» What is needed:
Go from the first line to the line with "CREST_FOLLOWS_RIM = 0.35" and return those lines verbatim, ends included.
☆ ☆ ☆ ☆
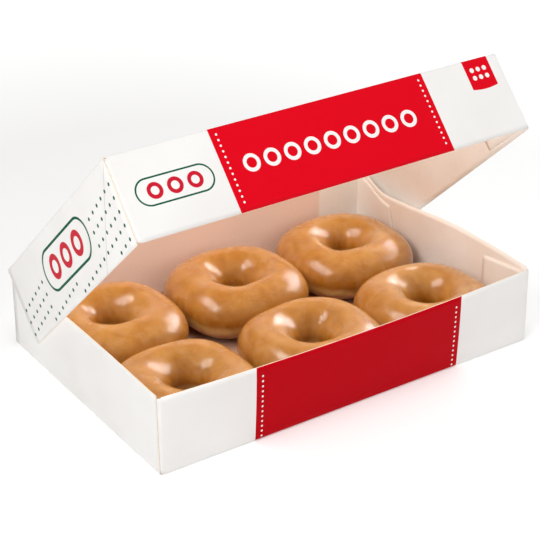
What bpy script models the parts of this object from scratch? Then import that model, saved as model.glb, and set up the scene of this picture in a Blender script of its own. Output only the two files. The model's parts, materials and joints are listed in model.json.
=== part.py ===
"""Card box of six glazed ring doughnuts, with its lid standing part open.

The tray is one piece of folded card with glue flaps in its corners.  The lid
is hinged along the top of the tray's back wall.  Six soft doughnuts, three by
two, lie side by side in the tray and press against each other and its walls.

Frame: the origin is the middle of the tray's underside, +X runs along the
box's long side, +Y points to the hinge and +Z points up.  Lengths are metres.
"""
import math

import bmesh
import bpy
import numpy as np
from mathutils import Matrix

# Driving dimensions of the box.
CARD = 0.0006
CLEARANCE = 0.0003
FOLD_RADIUS = 0.0012
TRAY_WIDTH = 0.264
TRAY_DEPTH = 0.1755
TRAY_HEIGHT = 0.0502
RIGHT_WALL_LEAN = 0.0028
LID_OVERHANG = 0.0040
LID_SKIRT = 0.0500
LID_OPEN_DEG = 43.7
HINGE_GAP = 0.0004

# Glue flaps, which run back from each corner inside the side walls.
FLAP_LENGTH = 0.0430
FLAP_DROP_AT_CORNER = 0.0030
FLAP_DROP_AT_END = 0.0092
LID_FLAP_DEPTH = 0.0450
FLAP_BITE = 0.0003
CORNER_STEP = 0.0016

# Doughnuts: ring sections are swept round each centre in these steps.
RING_STEPS = 40
SECTION_STEPS = 14
EQUATOR_HEIGHT = 0.46
UNDERSIDE_FULLNESS = 0.85
SQUASH_SHARPNESS = 12
CREST_FOLLOWS_RIM = 0.35

# name: centre x, y, free radius, crest radius, hole radius, height (all mm),
# and how far its top tips towards +X and +Y (degrees).
DOUGHNUTS = {
    "doughnut_back_left": (-88.0, 41.0, 46.5, 25.5, 13.5, 31.0, 1.5, -1.5),
    "doughnut_back_middle": (0.0, 39.0, 46.8, 26.5, 13.5, 32.0, 0.8, -1.5),
    "doughnut_back_right": (86.0, 41.5, 46.3, 25.5, 13.4, 31.0, 0.8, -1.2),
    "doughnut_front_left": (-88.0, -45.5, 46.7, 28.0, 14.4, 31.5, -2.0, 0.0),
    "doughnut_front_middle": (0.0, -44.5, 46.6, 28.0, 14.0, 33.0, 0.4, -1.5),
    "doughnut_front_right": (86.0, -45.5, 46.0, 26.5, 13.8, 32.4, -0.9, -1.0),
}
COLUMN_LINES = (-44.0, 43.2)
ROW_LINE = -3.0

# Surface colours.
CARD_COLOUR = (0.86, 0.85, 0.83, 1.0)
GLAZE_COLOUR = (0.56, 0.24, 0.05, 1.0)

HINGE_Y = TRAY_DEPTH / 2
HINGE_Z = TRAY_HEIGHT + CLEARANCE


def clear_scene():
    for item in list(bpy.data.objects):
        bpy.data.objects.remove(item, do_unlink=True)


def surface(name, colour, roughness):
    material = bpy.data.materials.new(name)
    material.use_nodes = True
    shader = material.node_tree.nodes["Principled BSDF"]
    shader.inputs["Base Color"].default_value = colour
    shader.inputs["Roughness"].default_value = roughness
    shader.inputs["Metallic"].default_value = 0.0
    return material


def object_from(shape, name, material=None):
    mesh = bpy.data.meshes.new(name)
    shape.to_mesh(mesh)
    shape.free()
    item = bpy.data.objects.new(name, mesh)
    bpy.context.scene.collection.objects.link(item)
    if material:
        mesh.materials.append(material)
    return item


def block(low, high):
    """A box between two corners, as a bmesh."""
    shape = bmesh.new()
    size = [b - a for a, b in zip(low, high)]
    middle = [(a + b) / 2 for a, b in zip(low, high)]
    place = Matrix.Translation(middle) @ Matrix.Diagonal((*size, 1.0))
    bmesh.ops.create_cube(shape, size=1.0, matrix=place)
    return shape


def round_folds(shape, is_fold):
    folds = [edge for edge in shape.edges if is_fold(edge)]
    bmesh.ops.bevel(shape, geom=folds, offset=FOLD_RADIUS, segments=3,
                    profile=0.5, affect="EDGES")


def drop_faces(shape, is_open):
    faces = [face for face in shape.faces if is_open(face)]
    bmesh.ops.delete(shape, geom=faces, context="FACES")


def lean_right_wall(shape):
    """Draw the right-hand side in, more towards the rim."""
    for vert in shape.verts:
        if vert.co.x > 0:
            share = vert.co.z / TRAY_HEIGHT * vert.co.x / (TRAY_WIDTH / 2)
            vert.co.x -= RIGHT_WALL_LEAN * share


def thicken(item):
    """Turn a folded sheet into card, on the inner side of its faces."""
    card = item.modifiers.new("card", "SOLIDIFY")
    card.thickness = CARD
    card.offset = -1.0
    card.use_even_offset = True


def combine(item, tool, operation):
    tool.hide_render = True
    tool.display_type = "WIRE"
    tool.parent = item
    step = item.modifiers.new(tool.name, "BOOLEAN")
    step.operation = operation
    step.solver = "EXACT"
    step.object = tool


def at_level(edge, axis, level):
    return all(abs(vert.co[axis] - level) < 1e-6 for vert in edge.verts)


def tray_flap(side, end):
    """A glue flap inside a side wall, its top sloping down to its free end."""
    wall = side * (TRAY_WIDTH / 2 - CARD)
    near = end * (TRAY_DEPTH / 2 - CARD + FLAP_BITE)
    far = end * (TRAY_DEPTH / 2 - FLAP_LENGTH)
    inner = wall - side * CARD
    outer = wall + side * FLAP_BITE
    floor = CARD - FLAP_BITE
    low = (min(inner, outer), min(near, far), floor)
    high = (max(inner, outer), max(near, far), TRAY_HEIGHT)
    flap = block(low, high)
    for vert in flap.verts:
        if vert.co.z > floor + CARD:
            at_corner = abs(vert.co.y - near) < 1e-6
            drop = FLAP_DROP_AT_CORNER if at_corner else FLAP_DROP_AT_END
            vert.co.z = TRAY_HEIGHT - drop
    return flap


def corner_step(side, end, wall_x, corner_y, length, low_z, high_z):
    """The cutter that ends a side wall's outer layer short of its corner."""
    outer_x = side * (wall_x + 2 * CARD)
    inner_x = side * (wall_x - CARD)
    start = corner_y + end * CARD
    stop = corner_y - end * length
    low = (min(inner_x, outer_x), min(start, stop), low_z)
    high = (max(inner_x, outer_x), max(start, stop), high_z)
    return block(low, high)


def make_tray(material):
    half = (TRAY_WIDTH / 2, TRAY_DEPTH / 2)
    shape = block((-half[0], -half[1], 0.0), (half[0], half[1], TRAY_HEIGHT))
    drop_faces(shape, lambda face: face.normal.z > 0.5)
    round_folds(shape, lambda edge: at_level(edge, 2, 0.0))
    lean_right_wall(shape)
    tray = object_from(shape, "tray", material)
    thicken(tray)
    for side in (-1, 1):
        for end in (-1, 1):
            tag = f"{side}_{end}"
            flap = tray_flap(side, end)
            lean_right_wall(flap)
            combine(tray, object_from(flap, f"flap_{tag}"), "UNION")
            step = corner_step(side, end, half[0], end * half[1], CORNER_STEP,
                               FOLD_RADIUS + CARD, TRAY_HEIGHT + CARD)
            lean_right_wall(step)
            combine(tray, object_from(step, f"step_{tag}"), "DIFFERENCE")
    return tray


def make_lid(material):
    """The lid in its closed position, about its hinge, then swung open."""
    half_width = TRAY_WIDTH / 2 + CLEARANCE + 2 * CARD
    front = -(TRAY_DEPTH + LID_OVERHANG)
    top = CARD
    bottom = top - LID_SKIRT
    shape = block((-half_width, front, bottom), (half_width, -HINGE_GAP, top))
    drop_faces(shape, lambda face: face.normal.z < -0.5 or face.normal.y > 0.5)

    def is_fold(edge):
        return at_level(edge, 2, top) and not at_level(edge, 1, -HINGE_GAP)

    round_folds(shape, is_fold)
    lid = object_from(shape, "lid", material)
    thicken(lid)
    for side in (-1, 1):
        skirt = side * (half_width - CARD)
        inner = skirt - side * CARD
        outer = skirt + side * FLAP_BITE
        flap_front = front + CARD - FLAP_BITE
        flap = block((min(inner, outer), flap_front, top - LID_FLAP_DEPTH),
                     (max(inner, outer), front + FLAP_LENGTH, -CARD))
        combine(lid, object_from(flap, f"lid_flap_{side}"), "UNION")
        step = corner_step(side, -1, half_width, front, CORNER_STEP,
                           bottom - CARD, -FOLD_RADIUS)
        combine(lid, object_from(step, f"lid_step_{side}"), "DIFFERENCE")
    lid.location = (0.0, HINGE_Y, HINGE_Z)
    lid.rotation_euler = (-math.radians(LID_OPEN_DEG), 0.0, 0.0)
    return lid


def room_around(x, y):
    """How far a doughnut at x, y may reach towards +X, -X, +Y and -Y, in mm."""
    gap = CLEARANCE * 1000 / 2
    side_wall = (TRAY_WIDTH / 2 - 2 * CARD - RIGHT_WALL_LEAN / 2) * 1000
    end_wall = (TRAY_DEPTH / 2 - CARD) * 1000 - gap
    columns = (-side_wall, *COLUMN_LINES, side_wall)
    rows = (-end_wall, ROW_LINE, end_wall)
    right = min(line for line in columns if line > x)
    left = max(line for line in columns if line < x)
    back = min(line for line in rows if line > y)
    front = max(line for line in rows if line < y)
    return right - x - gap, x - left - gap, back - y - gap, y - front - gap


def squashed_radius(angle, radius, room):
    """A circle's radius, flattened where the room on a side is less."""
    right, left, back, front = room
    power = -SQUASH_SHARPNESS
    total = np.full_like(angle, radius ** power)
    sides = ((right, np.cos(angle)), (left, -np.cos(angle)),
             (back, np.sin(angle)), (front, -np.sin(angle)))
    for reach, towards in sides:
        total += (reach / np.maximum(towards, 1e-6)) ** power
    return total ** (1 / power)


def doughnut_points(index, x, y, radius, crest, hole, height, tip_x, tip_y):
    """Rings of points, [round the centre][round the section], in mm."""
    around = np.linspace(0, 2 * np.pi, RING_STEPS, endpoint=False)[:, None]
    section = np.linspace(0, 2 * np.pi, SECTION_STEPS, endpoint=False)[None, :]
    rim = squashed_radius(around, radius, room_around(x, y))
    crest_line = crest + CREST_FOLLOWS_RIM * (rim - radius)
    crest_line = crest_line + 0.4 * np.sin(3 * around + index)
    outward = np.cos(section)
    upward = np.sin(section)
    width = np.where(outward > 0, rim - crest_line, crest_line - hole)
    reach = crest_line + width * outward
    tall = height * (1 + 0.012 * np.sin(2 * around + 2 * index))
    above = tall * (1 - EQUATOR_HEIGHT) * upward
    below = -tall * EQUATOR_HEIGHT * np.abs(upward) ** UNDERSIDE_FULLNESS
    level = tall * EQUATOR_HEIGHT + np.where(upward > 0, above, below)
    local_x = reach * np.cos(around)
    local_y = reach * np.sin(around)
    level = level + local_x * math.tan(math.radians(tip_x))
    level = level + local_y * math.tan(math.radians(tip_y))
    level = level - level.min() + (CARD + CLEARANCE) * 1000
    return np.stack([local_x, local_y, level], axis=-1)


def make_doughnut(index, name, material):
    x, y = DOUGHNUTS[name][:2]
    points = doughnut_points(index, *DOUGHNUTS[name]) / 1000
    shape = bmesh.new()
    rings = [[shape.verts.new(point) for point in ring] for ring in points]
    for i in range(RING_STEPS):
        ring = rings[i]
        after = rings[(i + 1) % RING_STEPS]
        for j in range(SECTION_STEPS):
            k = (j + 1) % SECTION_STEPS
            shape.faces.new((ring[j], after[j], after[k], ring[k]))
    bmesh.ops.recalc_face_normals(shape, faces=shape.faces)
    for face in shape.faces:
        face.smooth = True
    doughnut = object_from(shape, name, material)
    doughnut.location = (x / 1000, y / 1000, 0.0)
    return doughnut


def main():
    clear_scene()
    make_tray(surface("tray_card", CARD_COLOUR, 0.6))
    make_lid(surface("lid_card", CARD_COLOUR, 0.55))
    for index, name in enumerate(DOUGHNUTS):
        make_doughnut(index, name, surface(f"{name}_glaze", GLAZE_COLOUR, 0.25))


main()
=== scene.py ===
"""Looks for the box of glazed ring doughnuts.

The tray and the lid are folded from flat card here: each is a sheet bent along
its score lines, with glue flaps, cut edges and slightly bowed walls.  Their
print is drawn by node masks in millimetres.  The doughnuts are swept rings,
pressed against each other, with a glaze over fried dough.

Lengths are millimetres until a mesh is made, and metres after that.
"""

import json
import math

import bmesh
import bpy
import numpy as np
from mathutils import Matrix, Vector

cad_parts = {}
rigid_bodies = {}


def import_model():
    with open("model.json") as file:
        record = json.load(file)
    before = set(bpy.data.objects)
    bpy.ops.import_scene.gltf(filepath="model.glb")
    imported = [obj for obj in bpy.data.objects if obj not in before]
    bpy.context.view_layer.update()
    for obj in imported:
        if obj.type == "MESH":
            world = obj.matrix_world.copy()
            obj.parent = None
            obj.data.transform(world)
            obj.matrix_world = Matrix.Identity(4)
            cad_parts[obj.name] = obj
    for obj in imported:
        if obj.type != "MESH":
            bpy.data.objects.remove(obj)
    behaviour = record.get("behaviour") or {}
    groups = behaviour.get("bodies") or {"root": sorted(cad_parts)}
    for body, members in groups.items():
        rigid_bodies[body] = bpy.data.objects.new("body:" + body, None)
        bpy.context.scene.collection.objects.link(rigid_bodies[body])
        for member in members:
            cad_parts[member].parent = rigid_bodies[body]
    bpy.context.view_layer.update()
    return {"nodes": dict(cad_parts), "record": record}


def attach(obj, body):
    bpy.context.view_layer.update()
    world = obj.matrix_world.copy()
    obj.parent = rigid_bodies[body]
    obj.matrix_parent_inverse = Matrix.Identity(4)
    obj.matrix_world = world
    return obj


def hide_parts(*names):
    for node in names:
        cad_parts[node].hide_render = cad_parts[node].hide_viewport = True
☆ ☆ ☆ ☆
» Completed exercise:
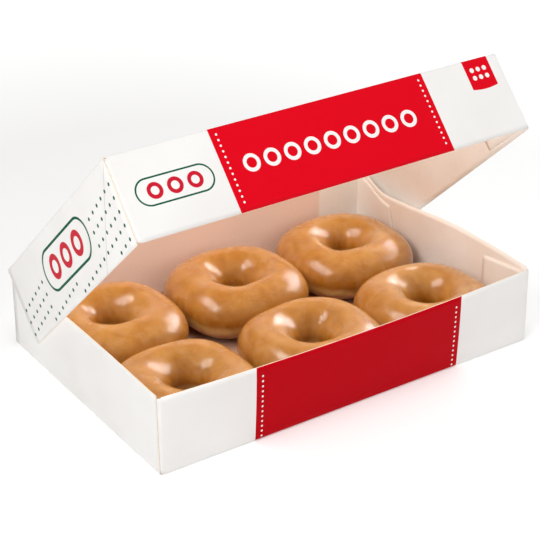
What bpy script models the parts of this object from scratch? Then import that model, saved as model.glb, and set up the scene of this picture in a Blender script of its own. Output only the two files. The model's parts, materials and joints are listed in model.json.
=== part.py ===
"""Card box of six glazed ring doughnuts, with its lid standing part open.

The tray is one piece of folded card with glue flaps in its corners.  The lid
is hinged along the top of the tray's back wall.  Six soft doughnuts, three by
two, lie side by side in the tray and press against each other and its walls.

Frame: the origin is the middle of the tray's underside, +X runs along the
box's long side, +Y points to the hinge and +Z points up.  Lengths are metres.
"""
import math

import bmesh
import bpy
import numpy as np
from mathutils import Matrix

# Driving dimensions of the box.
CARD = 0.0006
CLEARANCE = 0.0003
FOLD_RADIUS = 0.0012
TRAY_WIDTH = 0.264
TRAY_DEPTH = 0.1755
TRAY_HEIGHT = 0.0502
RIGHT_WALL_LEAN = 0.0028
LID_OVERHANG = 0.0040
LID_SKIRT = 0.0500
LID_OPEN_DEG = 43.7
HINGE_GAP = 0.0004

# Glue flaps, which run back from each corner inside the side walls.
FLAP_LENGTH = 0.0430
FLAP_DROP_AT_CORNER = 0.0030
FLAP_DROP_AT_END = 0.0092
LID_FLAP_DEPTH = 0.0450
FLAP_BITE = 0.0003
CORNER_STEP = 0.0016

# Doughnuts: ring sections are swept round each centre in these steps.
RING_STEPS = 40
SECTION_STEPS = 14
EQUATOR_HEIGHT = 0.46
UNDERSIDE_FULLNESS = 0.85
SQUASH_SHARPNESS = 12
CREST_FOLLOWS_RIM = 0.35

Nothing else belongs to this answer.